Эмиль Мишель Чоран

Надо, подобно ангелу или идиоту, мало что смыслить в происходящем, чтобы поверить, что безрассудная авантюра человечества может окончиться благополучно.

Познание в значении абсолютном — это освобождение от всего.

В 1940 году, во время «странной войны», я полюбил возвращаться домой за полночь. Жил я тогда на улице Соммерар. Как-то раз ко мне подошла нетвердой походкой старая проститутка с седыми волосами. Она попросила проводить её домой, опасаясь облавы. Мы немного поболтали. На следующую ночь она встретилась мне опять. Мы познакомились. Теперь она каждую ночь, часа в три, когда я обычно возвращался, ждала меня на обычном месте, чтобы поговорить, нередко — до утра. Так продолжалось до вступления немцев в Париж, после чего она исчезла. У неё был поразительный талант изображать человека или обстановку и жесты настоящей трагической актрисы. Однажды, когда я ополчился на весь мир, на всех этих спящих вокруг вшиварей, как я их назвал, она — с выразительностью, достойной лучших сцен мира, — подняла руки и глаза к небу и бросила: «А этот вшиварь там, наверху!»

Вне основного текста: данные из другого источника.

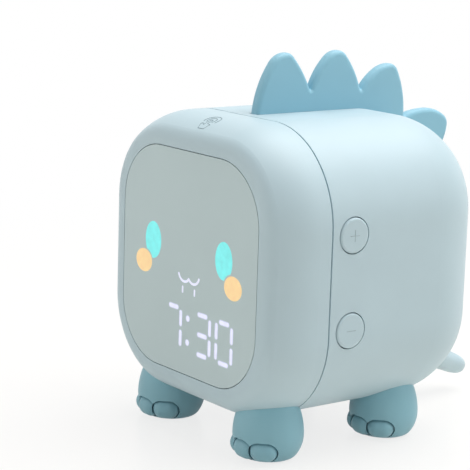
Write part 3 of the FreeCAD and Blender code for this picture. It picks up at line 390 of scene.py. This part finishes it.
def make_lights():
    for name, values in LIGHTS.items():
        light = bpy.data.lights.new(name, "AREA")
        light.shape = "DISK"
        light.size = values["size"]
        light.energy = values["watts"]
        light.color = values["colour"]
        lamp = bpy.data.objects.new(name, light)
        lamp.location = values["place"]
        lamp.rotation_euler = (lamp.location - Vector(LIGHT_AIM)).to_track_quat("Z", "Y").to_euler()
        bpy.context.scene.collection.objects.link(lamp)


def seen_directly(tree):
    """1 for rays from the camera and for mirrored or transmitted ones, which show the backdrop."""
    rays = tree.nodes.new("ShaderNodeLightPath")
    total = rays.outputs["Is Camera Ray"]
    for name in ("Is Glossy Ray", "Is Transmission Ray"):
        add = tree.nodes.new("ShaderNodeMath")
        add.operation = "MAXIMUM"
        tree.links.new(total, add.inputs[0])
        tree.links.new(rays.outputs[name], add.inputs[1])
        total = add.outputs["Value"]
    return total


def plain_background(tree, strength):
    background = tree.nodes.new("ShaderNodeBackground")
    background.inputs["Color"].default_value = (1, 1, 1, 1)
    background.inputs["Strength"].default_value = strength
    return background.outputs["Background"]


def make_world():
    """Plain surroundings: a soft level on the object, and white where they are seen directly."""
    world = bpy.data.worlds.new("studio")
    bpy.context.scene.world = world
    world.use_nodes = True
    tree = world.node_tree
    tree.nodes.clear()
    output = tree.nodes.new("ShaderNodeOutputWorld")
    mix = tree.nodes.new("ShaderNodeMixShader")
    tree.links.new(seen_directly(tree), mix.inputs["Fac"])
    tree.links.new(plain_background(tree, WORLD_LEVEL), mix.inputs[1])
    tree.links.new(plain_background(tree, 1.0), mix.inputs[2])
    tree.links.new(mix.outputs["Shader"], output.inputs["Surface"])


def white_share(nodes):
    """How white the floor is made: more of it further out, and only where it is seen directly."""
    place = nodes.add("ShaderNodeTexCoord")
    distance = nodes.add("ShaderNodeVectorMath", operation="LENGTH")
    nodes.link(place.outputs["Object"], distance.inputs[0])
    fade = nodes.add("ShaderNodeMapRange", interpolation_type="SMOOTHSTEP")
    fade.inputs["From Min"].default_value = FADE_START
    fade.inputs["From Max"].default_value = FADE_END
    fade.inputs["To Min"].default_value = WHITE_AT_START
    fade.inputs["To Max"].default_value = 1.0
    nodes.link(distance.outputs["Value"], fade.inputs["Value"])
    share = nodes.add("ShaderNodeMath", operation="MULTIPLY")
    nodes.link(fade.outputs["Result"], share.inputs[0])
    nodes.link(seen_directly(nodes.tree), share.inputs[1])
    return share.outputs["Value"]


def floor_material():
    """Off-white glossy table top that fades into the white backdrop and keeps the object's shadow."""
    nodes = Nodes("floor_paper")
    shader = nodes.principled()
    nodes.link(nodes.ramp(nodes.noise(FLOOR_SHADE_SCALE), *FLOOR_SHADES), shader.inputs["Base Color"])
    shader.inputs["Roughness"].default_value = FLOOR_ROUGHNESS
    shader.inputs["Specular IOR Level"].default_value = FLOOR_SPECULAR
    white = nodes.add("ShaderNodeEmission")
    white.inputs["Color"].default_value = (1, 1, 1, 1)
    mix = nodes.add("ShaderNodeMixShader")
    nodes.link(white_share(nodes), mix.inputs["Fac"])
    nodes.link(shader.outputs["BSDF"], mix.inputs[1])
    nodes.link(white.outputs["Emission"], mix.inputs[2])
    nodes.link(mix.outputs["Shader"], nodes.output.inputs["Surface"])
    return nodes.material


def make_floor():
    low, high = -FLOOR_REACH, FLOOR_REACH
    mesh = bpy.data.meshes.new("floor")
    mesh.from_pydata([(low, low, 0), (high, low, 0), (high, high, 0), (low, high, 0)], [], [(0, 1, 2, 3)])
    mesh.materials.append(floor_material())
    floor = bpy.data.objects.new("floor", mesh)
    floor.location.z = -FLOOR_BELOW
    bpy.context.scene.collection.objects.link(floor)


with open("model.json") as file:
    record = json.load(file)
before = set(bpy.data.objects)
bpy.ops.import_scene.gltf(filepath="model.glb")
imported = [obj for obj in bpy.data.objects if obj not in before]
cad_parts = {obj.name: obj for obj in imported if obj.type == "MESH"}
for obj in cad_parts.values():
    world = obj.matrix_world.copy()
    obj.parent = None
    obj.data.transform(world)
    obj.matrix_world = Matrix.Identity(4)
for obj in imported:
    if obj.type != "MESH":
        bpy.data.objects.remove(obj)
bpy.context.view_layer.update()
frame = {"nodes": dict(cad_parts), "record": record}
make_camera()
make_lights()
make_world()
make_floor()
materials = make_materials()
dress_frame(frame, materials)
# Key signs drawn as raised tubes in fainter painted shade, for the shadow in their engraved grooves
for key_name, key_strokes in KEY_SIGNS.items():
    sign_on_key(key_name, key_strokes, materials["faint_groove_shade"])
# Touch sign drawn as raised tubes in painted shade, for the shadow in its engraved groove
sign_on_shell(frame, materials["line"])
halo_round_lenses("digit_halo", frame["nodes"]["digit_lenses"], materials["halo"])
bpy.context.scene.view_settings.view_transform = "Standard"
bpy.context.view_layer.update()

Выхожу из дома и тут же восклицаю: «Сколько совершенства в этой пародии на Ад!»

Слишком уж поздно скептицизм осеняет нас своим благословением, слишком поздно накладывает свою печать на уже обезображенные убеждениями лица, на лица наших жен, алчущих идеала.

Мной, семнадцатилетним юношей, жадным до всяческих крайностей и ересей, владела страсть делать последние выводы из любой идеи, добиваться предельной точности вплоть до извращения, до вызова, возводить своё бешенство в систему. Иными словами, я загорался от чего угодно, только не от полутонов.

Зажатые в тиски «благородства» собственной программы, не решаясь обнаружить и тень недоверия к «народу» или человеческой природе, лишённые права и облегчения ссылаться на первородный грех, они вынуждены восхвалять и поощрять человека, обещая «освободить» его; бесполезно чистый и бесполезно возвышенный идеал превращает их в оптимистов против воли, раздирает между деятельностью и мечтой, толкает вперед и парализует.

Нет существ более опасных, нежели те, кто пострадал за веру: великие преследователи выходят из рядов мучеников, которым не отрубили голову.

Я предпочел бы пожертвовать жизнью, нежели быть нужным кому бы то ни было.

Биться только над теми вещами, над которыми продолжал бы ломать голову даже в могиле.